### EXTRACTED RECORDS
»»

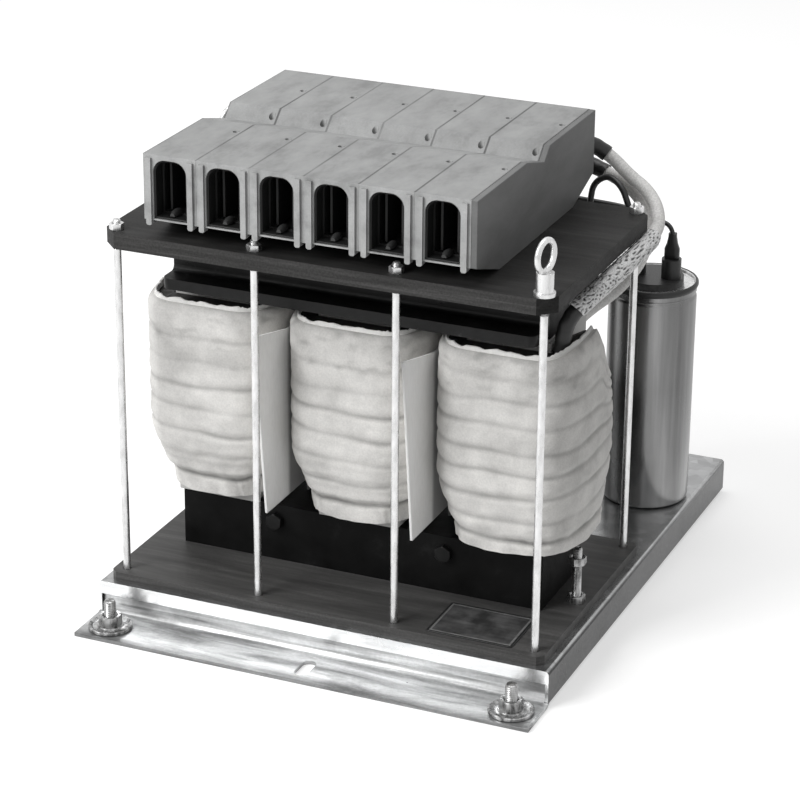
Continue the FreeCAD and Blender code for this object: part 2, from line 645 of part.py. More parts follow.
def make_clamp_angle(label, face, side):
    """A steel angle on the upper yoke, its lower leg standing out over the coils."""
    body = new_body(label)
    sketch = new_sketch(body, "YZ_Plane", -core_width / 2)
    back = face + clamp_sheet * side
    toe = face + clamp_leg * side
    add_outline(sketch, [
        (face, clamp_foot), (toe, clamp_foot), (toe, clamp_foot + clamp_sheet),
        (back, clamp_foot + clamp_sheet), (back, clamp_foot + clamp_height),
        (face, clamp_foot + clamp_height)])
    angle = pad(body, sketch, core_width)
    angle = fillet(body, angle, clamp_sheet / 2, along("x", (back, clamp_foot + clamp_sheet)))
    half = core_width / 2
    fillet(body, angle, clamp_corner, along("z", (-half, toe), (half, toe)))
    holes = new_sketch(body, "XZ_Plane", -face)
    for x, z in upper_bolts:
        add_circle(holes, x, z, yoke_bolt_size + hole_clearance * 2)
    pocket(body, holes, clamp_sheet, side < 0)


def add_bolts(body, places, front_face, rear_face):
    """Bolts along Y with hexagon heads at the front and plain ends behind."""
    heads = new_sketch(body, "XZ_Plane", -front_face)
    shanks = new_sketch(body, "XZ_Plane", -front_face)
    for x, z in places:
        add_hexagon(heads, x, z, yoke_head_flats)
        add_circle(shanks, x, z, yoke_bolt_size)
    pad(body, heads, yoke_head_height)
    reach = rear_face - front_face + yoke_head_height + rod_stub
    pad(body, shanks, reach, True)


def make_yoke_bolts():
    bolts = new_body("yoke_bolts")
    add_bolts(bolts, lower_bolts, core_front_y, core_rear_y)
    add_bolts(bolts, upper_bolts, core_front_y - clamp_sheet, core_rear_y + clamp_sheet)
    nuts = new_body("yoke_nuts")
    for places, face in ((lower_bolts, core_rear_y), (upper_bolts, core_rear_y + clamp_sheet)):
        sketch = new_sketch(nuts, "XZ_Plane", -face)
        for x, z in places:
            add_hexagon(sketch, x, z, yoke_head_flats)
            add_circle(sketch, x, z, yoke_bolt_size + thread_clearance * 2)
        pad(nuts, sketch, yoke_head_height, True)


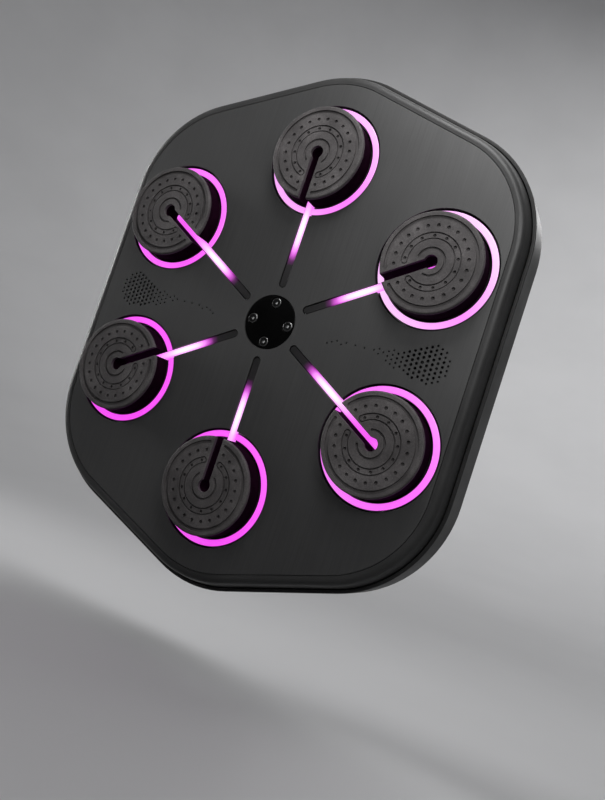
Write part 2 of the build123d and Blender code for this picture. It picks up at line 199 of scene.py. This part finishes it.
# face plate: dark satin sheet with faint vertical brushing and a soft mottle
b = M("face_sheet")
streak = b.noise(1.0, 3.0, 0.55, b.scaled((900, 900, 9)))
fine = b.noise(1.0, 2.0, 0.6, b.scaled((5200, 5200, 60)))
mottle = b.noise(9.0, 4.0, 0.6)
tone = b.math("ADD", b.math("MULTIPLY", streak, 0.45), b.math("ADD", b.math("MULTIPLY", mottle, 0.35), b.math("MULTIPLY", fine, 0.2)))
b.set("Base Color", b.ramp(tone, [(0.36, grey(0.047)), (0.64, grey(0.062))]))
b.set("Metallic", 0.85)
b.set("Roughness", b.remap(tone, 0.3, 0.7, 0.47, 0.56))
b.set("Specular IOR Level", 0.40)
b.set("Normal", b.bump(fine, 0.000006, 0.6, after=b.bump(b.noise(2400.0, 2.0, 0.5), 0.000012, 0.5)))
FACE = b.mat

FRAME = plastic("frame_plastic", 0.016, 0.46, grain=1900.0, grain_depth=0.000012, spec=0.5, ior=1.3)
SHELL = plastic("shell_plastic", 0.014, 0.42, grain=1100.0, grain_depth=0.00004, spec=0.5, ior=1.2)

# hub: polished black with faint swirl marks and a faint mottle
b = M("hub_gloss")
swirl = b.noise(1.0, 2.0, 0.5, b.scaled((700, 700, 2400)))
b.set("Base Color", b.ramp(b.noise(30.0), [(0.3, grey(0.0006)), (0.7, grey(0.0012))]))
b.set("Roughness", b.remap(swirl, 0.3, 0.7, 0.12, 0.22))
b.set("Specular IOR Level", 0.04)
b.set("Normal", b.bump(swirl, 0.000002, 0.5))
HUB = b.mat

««

### WHAT IS EXPECTED
Copy every record exactly, with nothing added or dropped.

### EXPECTED OUTPUT
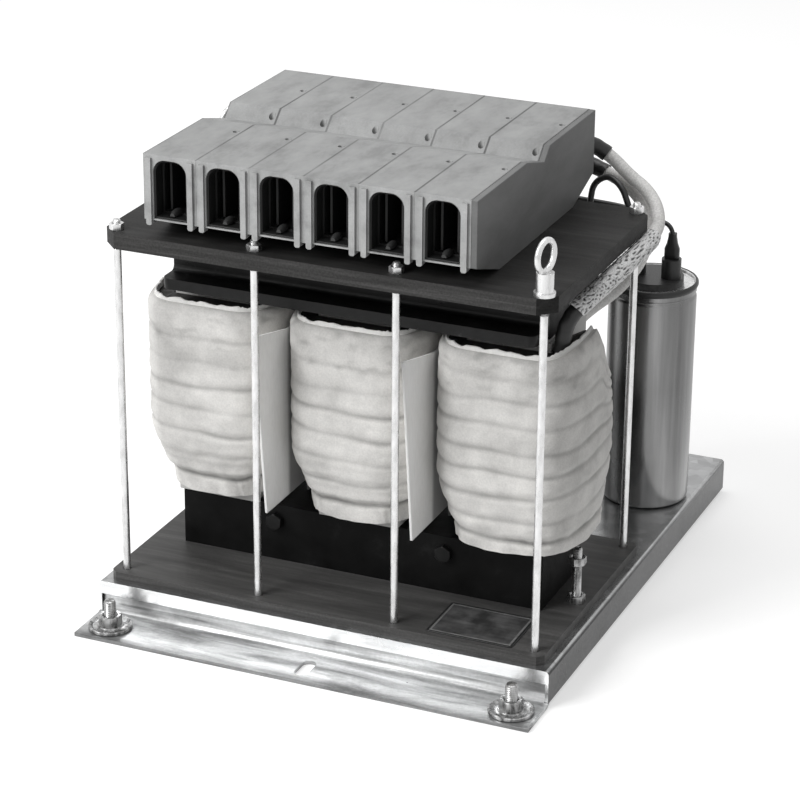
Continue the FreeCAD and Blender code for this object: part 2, from line 645 of part.py. More parts follow.
def make_clamp_angle(label, face, side):
    """A steel angle on the upper yoke, its lower leg standing out over the coils."""
    body = new_body(label)
    sketch = new_sketch(body, "YZ_Plane", -core_width / 2)
    back = face + clamp_sheet * side
    toe = face + clamp_leg * side
    add_outline(sketch, [
        (face, clamp_foot), (toe, clamp_foot), (toe, clamp_foot + clamp_sheet),
        (back, clamp_foot + clamp_sheet), (back, clamp_foot + clamp_height),
        (face, clamp_foot + clamp_height)])
    angle = pad(body, sketch, core_width)
    angle = fillet(body, angle, clamp_sheet / 2, along("x", (back, clamp_foot + clamp_sheet)))
    half = core_width / 2
    fillet(body, angle, clamp_corner, along("z", (-half, toe), (half, toe)))
    holes = new_sketch(body, "XZ_Plane", -face)
    for x, z in upper_bolts:
        add_circle(holes, x, z, yoke_bolt_size + hole_clearance * 2)
    pocket(body, holes, clamp_sheet, side < 0)


def add_bolts(body, places, front_face, rear_face):
    """Bolts along Y with hexagon heads at the front and plain ends behind."""
    heads = new_sketch(body, "XZ_Plane", -front_face)
    shanks = new_sketch(body, "XZ_Plane", -front_face)
    for x, z in places:
        add_hexagon(heads, x, z, yoke_head_flats)
        add_circle(shanks, x, z, yoke_bolt_size)
    pad(body, heads, yoke_head_height)
    reach = rear_face - front_face + yoke_head_height + rod_stub
    pad(body, shanks, reach, True)


def make_yoke_bolts():
    bolts = new_body("yoke_bolts")
    add_bolts(bolts, lower_bolts, core_front_y, core_rear_y)
    add_bolts(bolts, upper_bolts, core_front_y - clamp_sheet, core_rear_y + clamp_sheet)
    nuts = new_body("yoke_nuts")
    for places, face in ((lower_bolts, core_rear_y), (upper_bolts, core_rear_y + clamp_sheet)):
        sketch = new_sketch(nuts, "XZ_Plane", -face)
        for x, z in places:
            add_hexagon(sketch, x, z, yoke_head_flats)
            add_circle(sketch, x, z, yoke_bolt_size + thread_clearance * 2)
        pad(nuts, sketch, yoke_head_height, True)


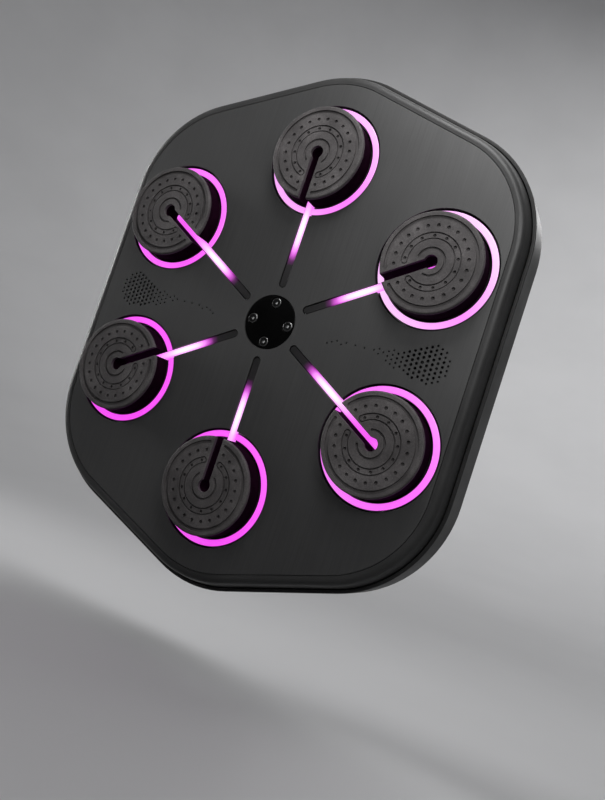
Write part 2 of the build123d and Blender code for this picture. It picks up at line 199 of scene.py. This part finishes it.
# face plate: dark satin sheet with faint vertical brushing and a soft mottle
b = M("face_sheet")
streak = b.noise(1.0, 3.0, 0.55, b.scaled((900, 900, 9)))
fine = b.noise(1.0, 2.0, 0.6, b.scaled((5200, 5200, 60)))
mottle = b.noise(9.0, 4.0, 0.6)
tone = b.math("ADD", b.math("MULTIPLY", streak, 0.45), b.math("ADD", b.math("MULTIPLY", mottle, 0.35), b.math("MULTIPLY", fine, 0.2)))
b.set("Base Color", b.ramp(tone, [(0.36, grey(0.047)), (0.64, grey(0.062))]))
b.set("Metallic", 0.85)
b.set("Roughness", b.remap(tone, 0.3, 0.7, 0.47, 0.56))
b.set("Specular IOR Level", 0.40)
b.set("Normal", b.bump(fine, 0.000006, 0.6, after=b.bump(b.noise(2400.0, 2.0, 0.5), 0.000012, 0.5)))
FACE = b.mat

FRAME = plastic("frame_plastic", 0.016, 0.46, grain=1900.0, grain_depth=0.000012, spec=0.5, ior=1.3)
SHELL = plastic("shell_plastic", 0.014, 0.42, grain=1100.0, grain_depth=0.00004, spec=0.5, ior=1.2)

# hub: polished black with faint swirl marks and a faint mottle
b = M("hub_gloss")
swirl = b.noise(1.0, 2.0, 0.5, b.scaled((700, 700, 2400)))
b.set("Base Color", b.ramp(b.noise(30.0), [(0.3, grey(0.0006)), (0.7, grey(0.0012))]))
b.set("Roughness", b.remap(swirl, 0.3, 0.7, 0.12, 0.22))
b.set("Specular IOR Level", 0.04)
b.set("Normal", b.bump(swirl, 0.000002, 0.5))
HUB = b.mat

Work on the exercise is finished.